Reporter: Ghina Ghaliya Quddus | Editor: Sanny Cicilia
KONTAN.CO.ID - Penulis buku Tere Liye lewat laman Facebooknya mengumumkan sudah memutuskan kontrak dengan dua penerbit besar Indonesia. Alasannya, pemerintah selama ini tidak adil terhadap profesi penulis buku karena dikenakan pajak lebih tinggi dari profesi-profesi lainnya.
Direktur Eksekutif Center for Indonesia Taxation Analysis (CITA) Yustinus Prastowo mengatakan, pangkal masalah ini ada pada PPh Pasal 23 atas royalti penulis buku, yang dipotong 15% atas jumlah bruto. Menurut Yustinus, hal ini menjadi kejam karena umumnya jatah royalti penulis itu 10% dari penjualan sehingga cukup kecil.
Ia menerangkan, jika tarif 15% berlaku untuk rentang penghasilan kena pajak antara Rp 150 juta-Rp 250 juta, maka sang penulis setidaknya setara mendapat penghasilan jual buku setara Rp 1,5 miliar-Rp 2,5 miliar.
“Andai satu buku harganya Rp 100.000, maka lebih kurang harus menjual 15.000 eksemplar. Fantastis!

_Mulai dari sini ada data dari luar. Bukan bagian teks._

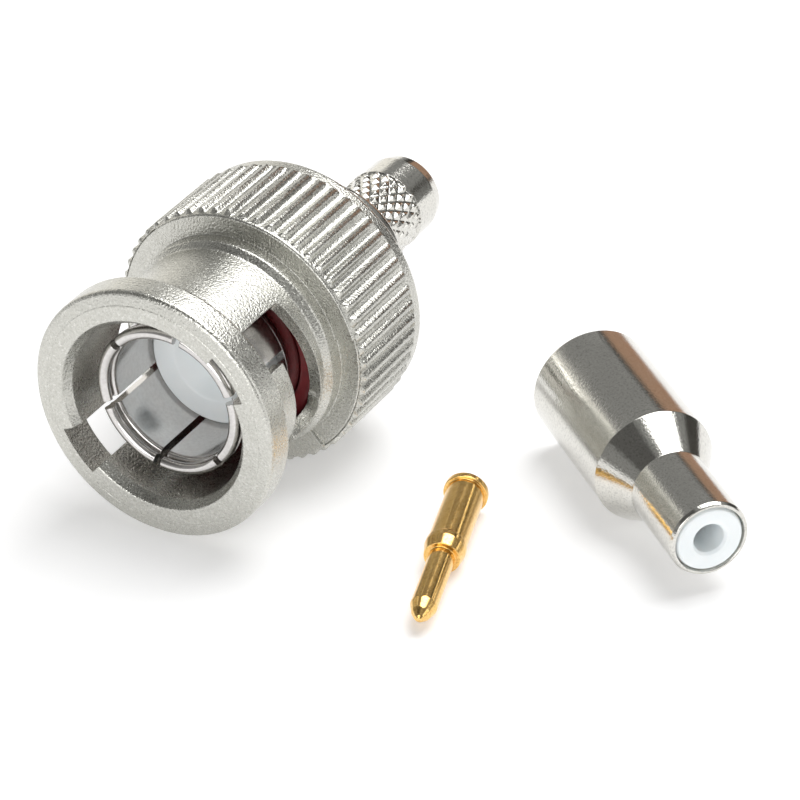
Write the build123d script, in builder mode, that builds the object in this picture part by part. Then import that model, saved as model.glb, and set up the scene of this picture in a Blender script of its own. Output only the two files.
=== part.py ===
"""A crimp bayonet plug for coaxial cable, lying with its loose centre contact and its ferrule.

Millimetres. The plug lies along +Y on its knurled nut, with its mating face towards -Y. The ferrule
and the centre contact lie beside it on the same surface, z = 0. The origin is on that surface, under
the middle of the whole set. "Depth" is measured along an axis from the piece's own front or big end.
"""
from build123d import *
import os
from math import asin, cos, degrees, radians, sin

os.makedirs("parts", exist_ok=True)

# Where the three pieces lie
PLUG_X = -10.24           # middle of the plug's mating face
PLUG_Y = -12.17
FERRULE_FROM_PLUG = (14.8, 18.4)    # middle of the ferrule's big end
FERRULE_TURN = -40.4                # its direction in degrees, big end to small end, from +X
CONTACT_FROM_PLUG = (12.45, 9.4)    # middle of the contact's rear face
CONTACT_TURN = -73.2                # its direction in degrees, rear face to tip, from +X

# Clearances
PRESS_GAP = 0.01          # between pieces pressed together
SEAT_GAP = 0.02           # between a spring or washer and what it leans on
RUNNING_GAP = 0.15        # between what turns or slides and what carries it

# Outer contact, a sleeve slotted into springs: the radii of the nut and the body follow from it
SLEEVE_RADIUS = 4.02
SLEEVE_WALL = 0.54
SLEEVE_TIP_RISE = 0.13
SLEEVE_TIP_DEPTH = 1.34
SLEEVE_TIP_LENGTH = 0.75
SLEEVE_TIP_EDGE = 0.25
FINGER_COUNT = 6
FINGER_ANGLE = 18.0
FINGER_SLOT_WIDTH = 0.4
FINGER_SLOT_END = 6.4

# Coupling nut, inside
SOCKET_SPACE = 0.92       # round the sleeve, for the shell of the socket
MOUTH_FLARE = 0.36
MOUTH_LEAD = 0.5
CAVITY_STEP = 0.96        # from the bore out to the cavity behind it
CAVITY_DEPTH = 8.6
REAR_MOUTH_LEAD = 0.3
SNAP_GROOVE_STEP = 0.4

# Coupling nut, outside
NUT_LENGTH = 14.95
COLLAR_WALL = 1.96
COLLAR_LENGTH = 1.75
COLLAR_EDGE = 0.2         # rounding of the collar's two outer edges
FACE_LAND_WIDTH = 0.88    # flat of the mating face, inside its outer slope
FACE_LAND_DROP = 0.12
NECK_WALL = 0.66
NECK_STEP = 0.3
NECK_STEP_DEPTH = 7.6
NECK_FILLET = 0.28
FLANGE_DEPTH = 8.27       # front of the knurled ring
FLANGE_EDGE_DROP = 0.32
KNURL_WALL = 1.35
KNURL_DEPTH = 0.24        # of its grooves
KNURL_FRONT = 8.58
KNURL_REAR = 13.55
KNURL_BEVEL = 0.2
RIDGE_COUNT = 55
RIDGE_PHASE = 2.2         # angle of the first ridge from +X
GROOVE_TOP = 0.56         # width of a knurl groove's cut, just outside the ridges
GROOVE_FLOOR = 0.08
REAR_BAND_DROP = 0.14     # of the smooth band behind the ridges
REAR_BEVEL = 0.6
RECESS_START = 132.5      # the two shallow recesses in the flange's front face
RECESS_SWEEP = 62.0
RECESS_DROP = 0.15

# Bayonet slots, two of them half a turn apart
SLOT_WIDTH = 2.4
SLOT_ANGLE = 36.5         # middle of the entry groove, from +X towards +Z
SLOT_FLOOR_STEP = 0.91    # depth of the entry groove in the collar's bore
SLOT_TURN_DEPTH = 5.28    # middle of the slot where it starts to turn
SLOT_SWEEP = 62.0
SLOT_LEAD = 4.14          # advance in one whole turn
DETENT_RADIUS = 1.3
DETENT_DIP = 0.1          # how far the detent goes back towards the front
SLOT_COUNT = 2

# Insulators
INSULATOR_FACE_DEPTH = 5.4
INSULATOR_EDGE = 0.2
DISH_RADIUS = 2.1
DISH_BOTTOM_RADIUS = 1.15
DISH_DEPTH = 0.85
PIN_HOLE_RADIUS = 0.72
CONTACT_HOLE_RADIUS = 1.08
CONTACT_HOLE_DEPTH = 8.0
INSULATOR_SPLIT_DEPTH = 13.0
REAR_INSULATOR_LENGTH = 2.4
REAR_HOLE_RADIUS = 1.22

# Body, with its crimp stem
SHOULDER_LENGTH = 1.0
CONTACT_SEAT_LENGTH = 0.95     # how deep the outer contact goes into the body
HUB_WALL = 0.72
HUB_FLOOR = 2.7           # from the insulators to the hub's rear face
HUB_EDGE = 0.3
STEM_BORE_RADIUS = 1.53
STEM_BORE_LEAD = 0.2
STEM_WALL = 0.75           # up to the crests of its knurl
STEM_LENGTH = 7.5
STEM_EDGE = 0.35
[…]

Karena jumlah potongan pajak lebih besar dibanding kewajiban pajak tahunan, maka para penulis berpotensi lebih bayar di akhir tahun,” kata Yustinus lewat pesan tertulisnya yang dikutip KONTAN, Rabu (6/9).
Meski demikian, penulis secara administrasi pajak diakui sebagai pekerja bebas, sehingga boleh menghitung pajak dengan Norma Penghitungan Penghasilan Netto, sehingga penulis yang penghasilan setahun tidak melebihi Rp 4,8 miliar boleh menggunakan ini, dan penghasilan nettonya diakui (deemed) sebesar 50%, baru dikurangi PTKP (Penghasilan Tidak Kena Pajak) dan dikenai pajak sesuai tarif berlaku.
Yustinus melanjutkan, dengan begitu tarif PPh pemotongan untuk royalti penulis sebaiknya diturunkan agar lebih fair, masuk akal, dan membantu cash flow penulis. Apalagi pembayaran royalti biasanya berkala secara semesteran.
“Di sinilah isu fairness relevan. Hak mengkreditkan sebenarnya sudah bagus, terlebih jika diimbangi restitusi yang lebih mudah dan cepat,” ucapnya.